Finding New Antibiotics: Nature’s Guide for Dummies | Sarah Worsley
With the seemingly unstoppable rise in pathogen resistance and dire warnings of a pre-antibiotic era looming, there has never been a better time to be thinking seriously about revamping our stocks of antimicrobial drugs. But where does one go when in need of a new antibiotic?
Probing the Soil
Surprisingly, many of the antibiotics that we use today, such as Streptomycin, were originally isolated from the soil environment. Here, bacteria and fungi make antibiotics as a form of chemical warfare, enabling them to eliminate other species and dominate the use of resources such as nutrients and living space. We isolated these compounds and put them to work against pathogens in the clinic.
Surely an obvious suggestion then, now that we need a fresh wave of antibiotics, would be to pick up our spades and go digging for new compounds.
Unfortunately, as scientists have spent more and more of their time rummaging in the dirt, the same antibiotic molecules have been continuously rediscovered with few new ones being identified. Instead much of the attention over the past few decades has been on the chemical synthesis of new antibiotics in the laboratory. However, as quickly as these have been developed, pathogens have evolved fancier ways to evade them. Welcome to the biological arms race…
Luckily nature is, again, here to help. It turns out that many species do a much better job at finding useful, antibiotic-producing bacteria than we do.
Almost all organisms, at some point during their lifecycle, interact extensively with microorganisms from their environment, forming what is known as a microbiome. In organisms as different as sponges, birds and plants, many of these microbes are specifically selected because of the protective benefits that they lend to their host. To give one example, the Hoopoe bird has been found to accumulate antibiotic-producing Enterobacteria in their preen glands, which are then spread over the feathers to help reduce the growth of feather-degrading pathogens.
So if we want to find some new antibiotics, microbiomes may well be the next port of call. One advantage of looking here is that, rather than the problem of rediscovery emerging from soils, many of the natural products uncovered from microbiomes are likely to have novel activities due to the bacteria have specifically coevolved with the host. Thus they continue to produce effective antibiotics in return for rewards from their host, such as nutrients.
As well as making direct use of this new source of antibiotics there is also the potential to learn from the mechanisms by which host organisms recruit these beneficial bacteria in the first place.
This is the focus of my work on leafcutter ants.
These ants, despite human ingenuity being allegedly unmatched, have been farming for over 50 million years. They cultivate the fungus Leucogaricus gonglyphorous for food, using cut-up leaves as compost.
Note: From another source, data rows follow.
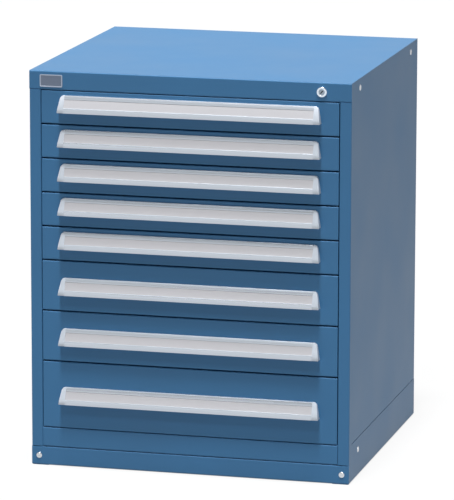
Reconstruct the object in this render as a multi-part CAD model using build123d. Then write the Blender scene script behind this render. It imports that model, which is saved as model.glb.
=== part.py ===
from build123d import *
import math
import os

# A modular drawer cabinet: a bolted sheet-steel housing with eight full-extension drawers on roller
# carriages, a full-width handle on each drawer, and one key lock whose bar holds every drawer shut.
# Millimetres. +Z is up, -Y is the front and +X is to the right as seen from the front. The origin is
# on the floor, midway between the sides and midway between the handles' lips and the back.

# Housing
width = 762.0
depth = 717.5                # housing alone, without the handles
height = 935.0
base_height = 45.6           # the cover strip at the floor
bottom_rail_height = 45.9
header_height = 43.5
stile_width = 27.5
stile_return = 22.0          # how far the stile's inner edge folds back
corner_wrap = 26.0           # the corner post's width on the side, beside the base skirt
rear_flange = 20.0
header_lip = 14.0
top_side_flange = 35.0
top_rear_flange = 25.0
pan_lip = 18.0
pan_side_flange = 50.0
sheet = 1.5
bend = 3.0                   # outer radius of a fold in the housing's sheet
past = 1.0                   # how far a cut runs past the face that it opens

# Base
base_sheet = 2.5
base_bend = 4.0
base_flange = 40.0
rear_rail_flange = 25.0
anchor_hole_radius = 6.5
anchor_inset = 22.0          # from the side to an anchor hole's centre
anchor_end_inset = 75.0      # from the front or back to an anchor hole's centre
cover_lip = 12.0
cover_floor_gap = 1.0
cover_top_gap = 0.8
cover_tab_width = 32.0
cover_tab_top_gap = 4.0
cover_screw_inset = 17.5

# Screws, and bolts with a square neck under a round head
head_radius = 7.0
head_height = 2.2
shank_radius = 3.0
shank_length = 9.0
neck_width = 6.0
hole_clearance = 0.2
driver_slot_width = 1.6
driver_slot_depth = 0.9
side_bolt_front = 85.0       # from the front to the side's front bolts
side_bolt_rear = 81.5        # from the back to the side's rear bolt
base_bolt_front = 91.0
base_bolt_height = 63.0

# Drawers, five short, two middle and one deep, in units of height from the top to the bottom
drawer_units = [2] * 5 + [3] * 2 + [4]
front_gap = 3.0              # between one front and the next
front_side_gap = 1.5         # between a front and the stile
front_fold = 18.0
drawer_sheet = 1.2
front_bend = 2.5

# Drawer trays
tray_floor_gap = 9.0         # from the bottom of the drawer's space to the tray's floor
tray_top_gap = 12.0          # from the tray's rim to the top of the drawer's space
tray_rear_gap = 47.0         # from the tray to the back panel
rim_width = 5.0

# Slides
rail_height = 28.0
rail_reach = 11.0            # how far a rail's flanges stand out from its web
rail_sheet = 2.0
rail_lift = 12.0             # from the bottom of the drawer's space to the rails
rail_front_gap = 26.0        # from the front to the rails and runners
rail_rear_gap = 28.5         # from the back panel to the rails
runner_rear_gap = 2.0        # from the runner's end to the tray's rear wall
carriage_bar = 3.0
carriage_bar_height = 18.0
carriage_end_gap = 2.0
carriage_side_gap = 0.6
roller_clearance = 0.3
roller_end_gap = 0.6
roller_inset = 17.0
roller_spacing = 275.0
roller_sides = 9             # the rollers repeat 64 times, so each has flat sides

# Uprights
upright_sheet = 2.0
upright_width = 30.0
upright_front_gap = 48.0
upright_rear_gap = 45.0      # from the back panel to the rear uprights
upright_slot_width = 5.0
upright_slot_height = 14.0
upright_slot_pitch = 80.0
upright_slot_end = 16.0

# Handles, whose sloping face has a groove for a label strip above an upright lip
handle_height = 40.0
handle_reach = 18.0          # how far the lip stands out from the front
handle_top = 4.5             # how far the top edge stands out
handle_lip_height = 10.5
handle_leg = 24.5            # the leg that lies on the drawer's front
handle_leg_sheet = 2.4
handle_wall = 2.2
handle_side_gap = 42.5       # from the stile to the handle's end
short_handle_rise = 8.8      # above the middle of a short drawer
groove_top = 8.0             # below the handle's top edge
groove_depth = 1.2
label_thickness = 0.8
end_cap_length = 16.0
end_cap_slope = 6.5
end_cap_corner = 8.0

# Lock
lock_side_inset = 69.5       # from the right side to the lock's centre
lock_flange_radius = 12.5
lock_flange_height = 3.5
lock_barrel_radius = 10.0
lock_barrel_length = 20.0
lock_hole_clearance = 0.2
plug_radius = 6.5
plug_clearance = 0.05
plug_setback = 0.5
plug_end_gap = 0.5
keyway_width = 2.2
keyway_height = 9.0
keyway_depth = 6.0
keyway_turn = 40.0           # degrees from upright
crank_radius = 6.5
crank_half_swing = 45.0      # degrees below and above the level
crank_sheet = 3.0
crank_width = 13.0
crank_pin_radius = 2.5
crank_pin_clearance = 0.4
crank_pin_proud = 1.0        # how far the pin stands out past the yoke

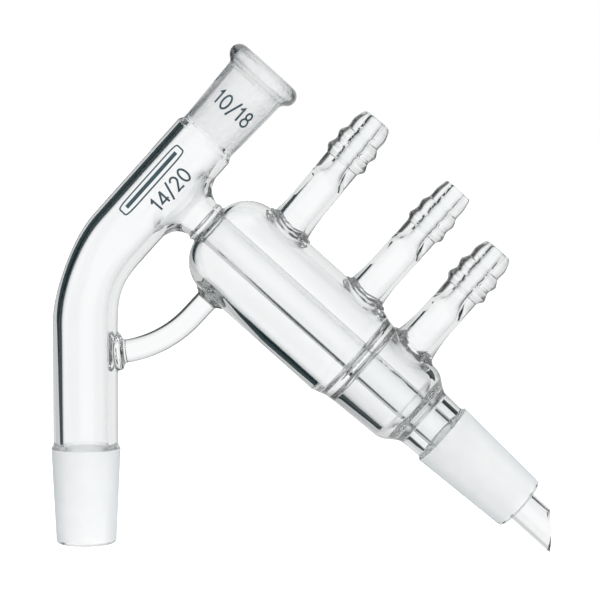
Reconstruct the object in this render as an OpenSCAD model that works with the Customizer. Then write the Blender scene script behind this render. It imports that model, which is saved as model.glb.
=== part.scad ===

Like our own food crops however, the fungus is constantly under threat from invading pathogens, hence why the ants have recruited several species of antibiotic-producing Actinobacteria which live on the ants cuticle and help to keep the fungal gardens clean. Pretty clever right?
My lab is working to characterise many of these antibiotics as well as switch on the production of those that the bacteria can make, but only under certain conditions. It is my job, however, to work out how the ants get hold of these useful symbionts in the first place. Since the bacteria are found to cluster around glands on the ants surface it is though that nutrients are likely to be involved. My experiments will aim to test this by tracing a radioactive label from the ant’s food source to the bacteria. If you’re really interested you can check out the live feed of our ant colony from the John Innes Centre.
Understanding the construction and maintenance of this protective community could have huge ramifications, not only for the way that we search for new natural products ourselves but also for manipulating other microbiomes to increase the representation of good, protective bacteria. This could be in systems as such as crop plants, or microbial communities found within the human gut.
It is hard to believe that organisms as small and pesky as ants may be this important, but, in fact, ants may be key players in what is emerging to be one of the largest medical challenges faced by human society today.